Her story in her own words: “When I lost my husband at the age of 25, my son Syed Abdul Raoof was 3 months old and all I knew was Urdu and Arabic. I wasn’t skilled to do other things. My grief wouldn’t feed us and I couldn’t depend on others to run my home. So, I began tutoring children in Urdu and Arabic and earned enough to sustain both of us,” she recalls as she sits clutching a cold glass of water.

“Thankfully the house was our own. So it saved us from the trouble of rents and house searches. I was grief-stricken but I wasn’t ready to marry someone else just because I was helpless. My goal was to educate my son, somehow. He studied till Std X and has very beautiful handwriting. Now he writes on vehicles as a painter.”

So, how did this part-time Urdu and Arabic teacher begin selling ginger garlic? “I was getting old and visiting homes to teach was getting difficult. In one of the homes where I used to teach Arabic, the lady asked me if there’s a way she could get fresh ginger garlic paste. Unadulterated at that. I readily said, ‘I will make it for you.’ From there I got the idea and have been making paste and even selling peeled ginger and garlic,” says Basheerunisa.
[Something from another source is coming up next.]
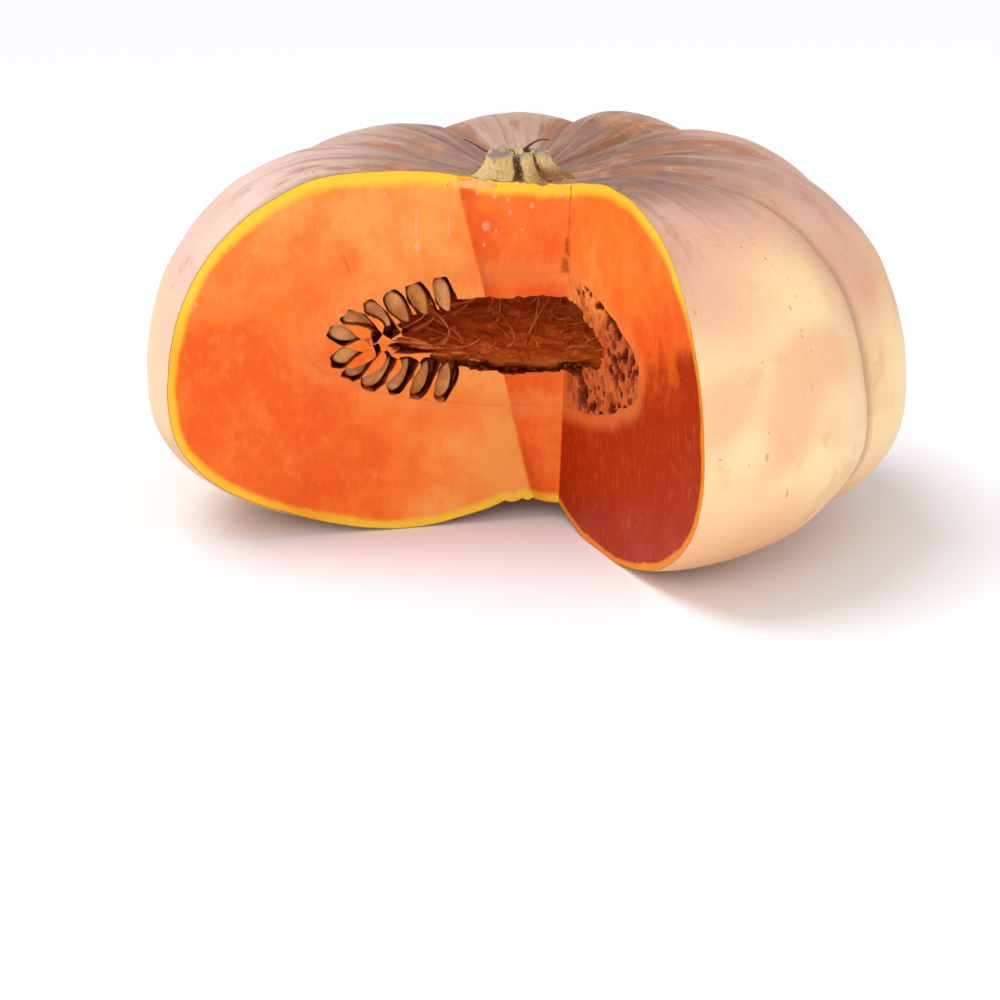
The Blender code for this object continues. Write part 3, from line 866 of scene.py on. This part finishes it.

Her day begins with peeling and goes onto grinding in the right proportion, till dusk, until she has finished her quota for an order. She says, initially her neck hurt and she found the job boring. “But slowly, this became a habit, now I do it quite easily. My daughter-in-law helps me and my grand daughters join us occasionally.”
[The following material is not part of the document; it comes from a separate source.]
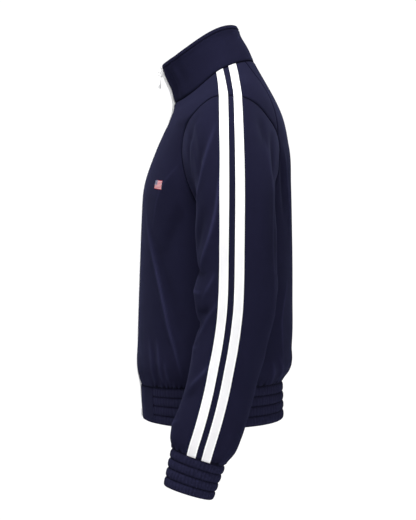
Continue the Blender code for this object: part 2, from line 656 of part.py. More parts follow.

She delivers the finished paste or peeled ginger and garlic on her own, travelling by bus or on foot from LB Nagar where she resides to places like Banjara Hills and Jubilee Hills. Apart from her regular loyal customers, she also takes party orders. “All the good people I met have helped me make a decent earning to educate my grand daughters,” says Basheerunisa pointing towards Mujtaba Hasan Askari of Helping Hand Foundation — a registered NGO which works for the disadvantaged sections of the society in the Health and Medical care. They also provide guidance, counseling, advocacy and financial assistance to the disadvantaged sections of the society. Mujtaba is now quietly spreading the word to help Basheerunissa sell more.

It was Basheerunissa’s grit and determination that helped educate her three grand daughters; they now want to pursue higher studies. “One has completed her engineering; and wants to do MS and then teach. The other completed her degree and my youngest granddaughter scored very well in her Inter 1st year,” she says with pride.